__What the exercise asks__
Copy every line of the data that contains the string "code".

## BEGIN

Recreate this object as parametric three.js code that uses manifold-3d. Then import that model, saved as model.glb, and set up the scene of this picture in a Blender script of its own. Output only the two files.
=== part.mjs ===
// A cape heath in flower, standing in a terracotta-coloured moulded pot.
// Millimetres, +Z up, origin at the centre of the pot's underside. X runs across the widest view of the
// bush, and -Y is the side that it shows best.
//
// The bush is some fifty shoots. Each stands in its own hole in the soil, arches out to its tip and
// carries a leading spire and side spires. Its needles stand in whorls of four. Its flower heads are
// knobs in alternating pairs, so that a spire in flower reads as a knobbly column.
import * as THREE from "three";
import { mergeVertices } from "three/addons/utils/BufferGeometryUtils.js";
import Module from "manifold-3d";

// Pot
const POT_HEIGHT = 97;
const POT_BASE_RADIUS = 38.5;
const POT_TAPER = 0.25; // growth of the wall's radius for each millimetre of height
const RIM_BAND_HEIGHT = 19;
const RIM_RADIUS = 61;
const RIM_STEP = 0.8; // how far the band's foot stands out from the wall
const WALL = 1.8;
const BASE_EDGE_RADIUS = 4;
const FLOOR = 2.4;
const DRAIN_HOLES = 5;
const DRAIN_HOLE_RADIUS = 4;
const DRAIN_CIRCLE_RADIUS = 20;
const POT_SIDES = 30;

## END
## BEGIN

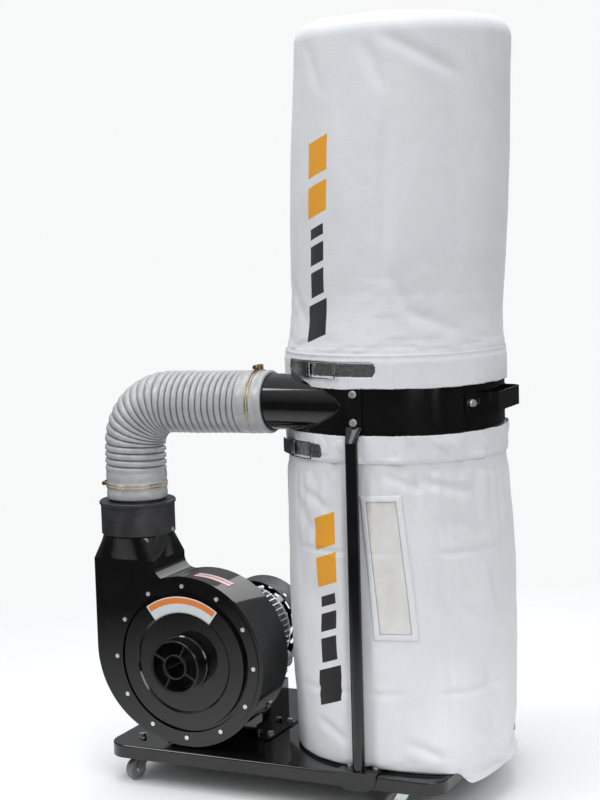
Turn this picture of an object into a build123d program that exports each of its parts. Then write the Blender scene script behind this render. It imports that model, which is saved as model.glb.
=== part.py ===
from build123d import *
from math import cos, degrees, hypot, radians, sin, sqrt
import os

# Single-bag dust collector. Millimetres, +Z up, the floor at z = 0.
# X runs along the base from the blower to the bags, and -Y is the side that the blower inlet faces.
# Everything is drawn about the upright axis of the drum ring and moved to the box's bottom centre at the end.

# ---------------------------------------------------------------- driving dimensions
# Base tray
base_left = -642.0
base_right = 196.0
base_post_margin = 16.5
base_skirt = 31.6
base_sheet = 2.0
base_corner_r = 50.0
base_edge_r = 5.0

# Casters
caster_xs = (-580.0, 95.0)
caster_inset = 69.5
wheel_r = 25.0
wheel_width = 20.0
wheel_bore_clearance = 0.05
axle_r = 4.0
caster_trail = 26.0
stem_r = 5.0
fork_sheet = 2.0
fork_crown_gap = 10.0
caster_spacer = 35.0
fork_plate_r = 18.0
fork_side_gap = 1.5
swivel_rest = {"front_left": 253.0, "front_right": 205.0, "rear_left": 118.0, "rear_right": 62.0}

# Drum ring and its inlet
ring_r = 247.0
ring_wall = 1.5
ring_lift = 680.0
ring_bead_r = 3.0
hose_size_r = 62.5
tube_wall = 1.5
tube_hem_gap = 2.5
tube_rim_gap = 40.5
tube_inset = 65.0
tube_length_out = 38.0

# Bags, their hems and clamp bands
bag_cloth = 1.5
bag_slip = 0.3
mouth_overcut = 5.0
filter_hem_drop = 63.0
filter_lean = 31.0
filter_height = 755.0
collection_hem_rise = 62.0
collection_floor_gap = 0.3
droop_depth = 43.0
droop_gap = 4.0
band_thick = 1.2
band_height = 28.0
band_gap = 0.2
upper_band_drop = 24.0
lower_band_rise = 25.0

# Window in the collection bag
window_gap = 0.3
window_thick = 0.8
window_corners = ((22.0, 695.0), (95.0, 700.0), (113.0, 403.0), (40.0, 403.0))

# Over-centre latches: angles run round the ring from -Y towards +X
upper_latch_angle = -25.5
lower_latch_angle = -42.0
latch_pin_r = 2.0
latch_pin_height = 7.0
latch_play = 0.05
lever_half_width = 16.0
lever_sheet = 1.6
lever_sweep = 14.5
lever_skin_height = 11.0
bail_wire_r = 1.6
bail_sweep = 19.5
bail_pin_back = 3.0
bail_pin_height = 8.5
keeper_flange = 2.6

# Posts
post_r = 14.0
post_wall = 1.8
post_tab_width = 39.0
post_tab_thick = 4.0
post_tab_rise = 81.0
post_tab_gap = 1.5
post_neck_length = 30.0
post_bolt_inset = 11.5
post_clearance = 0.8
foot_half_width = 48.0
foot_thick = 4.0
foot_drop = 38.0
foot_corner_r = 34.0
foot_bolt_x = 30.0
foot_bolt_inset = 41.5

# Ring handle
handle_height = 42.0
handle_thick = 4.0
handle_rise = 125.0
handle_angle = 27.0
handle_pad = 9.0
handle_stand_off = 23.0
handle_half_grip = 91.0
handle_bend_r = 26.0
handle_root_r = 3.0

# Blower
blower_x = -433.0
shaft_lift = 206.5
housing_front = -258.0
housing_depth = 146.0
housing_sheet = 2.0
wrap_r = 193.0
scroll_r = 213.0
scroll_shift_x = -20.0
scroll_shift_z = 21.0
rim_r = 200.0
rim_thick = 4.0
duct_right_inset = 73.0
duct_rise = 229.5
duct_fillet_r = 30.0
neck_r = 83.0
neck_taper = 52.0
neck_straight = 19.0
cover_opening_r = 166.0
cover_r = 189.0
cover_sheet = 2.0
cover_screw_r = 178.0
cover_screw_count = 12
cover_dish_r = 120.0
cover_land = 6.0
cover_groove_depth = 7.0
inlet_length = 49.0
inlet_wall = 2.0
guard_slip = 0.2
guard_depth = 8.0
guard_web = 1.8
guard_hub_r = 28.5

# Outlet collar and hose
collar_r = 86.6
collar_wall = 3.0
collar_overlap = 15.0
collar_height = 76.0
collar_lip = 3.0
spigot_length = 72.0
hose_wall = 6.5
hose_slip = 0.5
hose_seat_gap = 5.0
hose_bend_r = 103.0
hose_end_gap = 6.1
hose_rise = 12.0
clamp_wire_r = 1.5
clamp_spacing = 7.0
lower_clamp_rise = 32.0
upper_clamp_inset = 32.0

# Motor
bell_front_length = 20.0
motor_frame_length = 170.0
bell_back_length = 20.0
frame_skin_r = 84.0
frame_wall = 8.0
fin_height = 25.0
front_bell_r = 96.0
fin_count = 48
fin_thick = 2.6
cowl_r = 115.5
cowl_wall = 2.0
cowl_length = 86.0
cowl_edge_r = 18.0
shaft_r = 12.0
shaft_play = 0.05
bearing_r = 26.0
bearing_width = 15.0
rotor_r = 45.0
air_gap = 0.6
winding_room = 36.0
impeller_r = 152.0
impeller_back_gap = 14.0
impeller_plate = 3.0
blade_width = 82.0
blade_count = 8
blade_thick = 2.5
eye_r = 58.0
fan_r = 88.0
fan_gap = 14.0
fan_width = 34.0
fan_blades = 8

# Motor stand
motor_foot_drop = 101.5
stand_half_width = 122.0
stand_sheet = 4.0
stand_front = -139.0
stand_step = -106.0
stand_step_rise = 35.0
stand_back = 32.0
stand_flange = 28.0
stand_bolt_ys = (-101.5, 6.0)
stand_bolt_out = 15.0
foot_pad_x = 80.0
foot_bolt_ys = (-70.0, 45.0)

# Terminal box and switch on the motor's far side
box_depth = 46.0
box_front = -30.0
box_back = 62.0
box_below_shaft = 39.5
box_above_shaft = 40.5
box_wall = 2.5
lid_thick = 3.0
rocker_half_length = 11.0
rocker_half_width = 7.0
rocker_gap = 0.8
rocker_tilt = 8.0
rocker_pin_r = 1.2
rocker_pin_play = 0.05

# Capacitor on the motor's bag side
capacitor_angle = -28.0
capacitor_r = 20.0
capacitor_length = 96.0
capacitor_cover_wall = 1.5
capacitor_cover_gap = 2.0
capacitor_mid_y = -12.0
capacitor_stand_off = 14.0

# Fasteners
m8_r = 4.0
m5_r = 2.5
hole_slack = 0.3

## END
## BEGIN

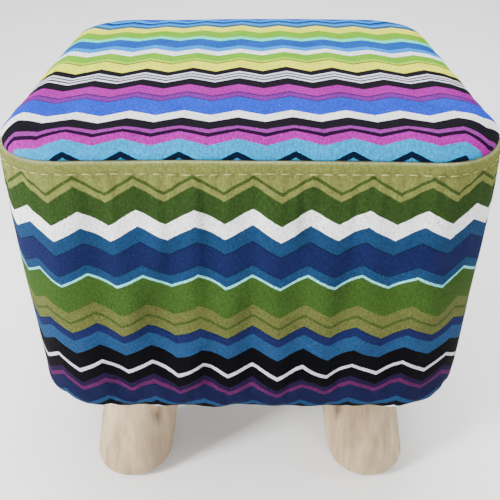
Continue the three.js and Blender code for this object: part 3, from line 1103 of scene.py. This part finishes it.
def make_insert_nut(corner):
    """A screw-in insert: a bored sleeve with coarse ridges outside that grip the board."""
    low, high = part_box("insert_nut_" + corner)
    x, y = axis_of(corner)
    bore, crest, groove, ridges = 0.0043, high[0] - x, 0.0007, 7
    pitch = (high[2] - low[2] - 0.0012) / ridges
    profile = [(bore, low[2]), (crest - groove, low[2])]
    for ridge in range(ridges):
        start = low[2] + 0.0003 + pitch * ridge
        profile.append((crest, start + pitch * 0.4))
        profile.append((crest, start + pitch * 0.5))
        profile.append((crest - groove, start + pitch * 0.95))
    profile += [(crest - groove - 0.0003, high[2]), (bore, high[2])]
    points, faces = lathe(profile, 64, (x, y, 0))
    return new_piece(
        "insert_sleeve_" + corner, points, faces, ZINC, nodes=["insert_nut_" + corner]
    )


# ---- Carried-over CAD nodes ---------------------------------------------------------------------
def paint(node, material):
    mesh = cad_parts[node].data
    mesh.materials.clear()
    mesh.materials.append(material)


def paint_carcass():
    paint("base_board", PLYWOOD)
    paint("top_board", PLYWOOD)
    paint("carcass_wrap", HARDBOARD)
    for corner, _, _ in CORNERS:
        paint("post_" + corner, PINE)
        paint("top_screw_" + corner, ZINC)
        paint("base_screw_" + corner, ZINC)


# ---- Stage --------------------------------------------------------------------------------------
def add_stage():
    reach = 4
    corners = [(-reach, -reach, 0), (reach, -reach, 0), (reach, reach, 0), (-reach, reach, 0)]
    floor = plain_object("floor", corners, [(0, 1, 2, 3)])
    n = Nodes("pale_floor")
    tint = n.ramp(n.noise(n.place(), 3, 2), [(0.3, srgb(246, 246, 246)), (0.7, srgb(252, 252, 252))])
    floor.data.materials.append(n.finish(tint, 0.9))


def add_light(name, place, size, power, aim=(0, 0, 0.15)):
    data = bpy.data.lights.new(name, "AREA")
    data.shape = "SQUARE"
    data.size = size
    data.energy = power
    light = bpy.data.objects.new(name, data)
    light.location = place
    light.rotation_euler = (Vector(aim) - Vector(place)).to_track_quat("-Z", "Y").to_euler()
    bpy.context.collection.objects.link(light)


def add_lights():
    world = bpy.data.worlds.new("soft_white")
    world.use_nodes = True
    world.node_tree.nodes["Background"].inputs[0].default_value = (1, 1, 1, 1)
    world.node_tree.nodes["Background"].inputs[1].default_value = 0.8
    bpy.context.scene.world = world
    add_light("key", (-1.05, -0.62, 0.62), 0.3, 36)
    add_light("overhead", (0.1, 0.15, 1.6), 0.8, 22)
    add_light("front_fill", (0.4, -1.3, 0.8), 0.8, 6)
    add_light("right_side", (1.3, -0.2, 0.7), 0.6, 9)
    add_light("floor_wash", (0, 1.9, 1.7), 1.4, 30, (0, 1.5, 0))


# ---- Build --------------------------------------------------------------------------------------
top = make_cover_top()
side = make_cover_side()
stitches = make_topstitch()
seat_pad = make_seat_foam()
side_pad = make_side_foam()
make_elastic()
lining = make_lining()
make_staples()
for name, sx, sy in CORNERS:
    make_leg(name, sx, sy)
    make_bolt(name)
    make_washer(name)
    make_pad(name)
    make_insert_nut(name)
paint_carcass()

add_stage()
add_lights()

## END

__Task response__
Recreate this object as parametric three.js code that uses manifold-3d. Then import that model, saved as model.glb, and set up the scene of this picture in a Blender script of its own. Output only the two files.
Continue the three.js and Blender code for this object: part 3, from line 1103 of scene.py. This part finishes it.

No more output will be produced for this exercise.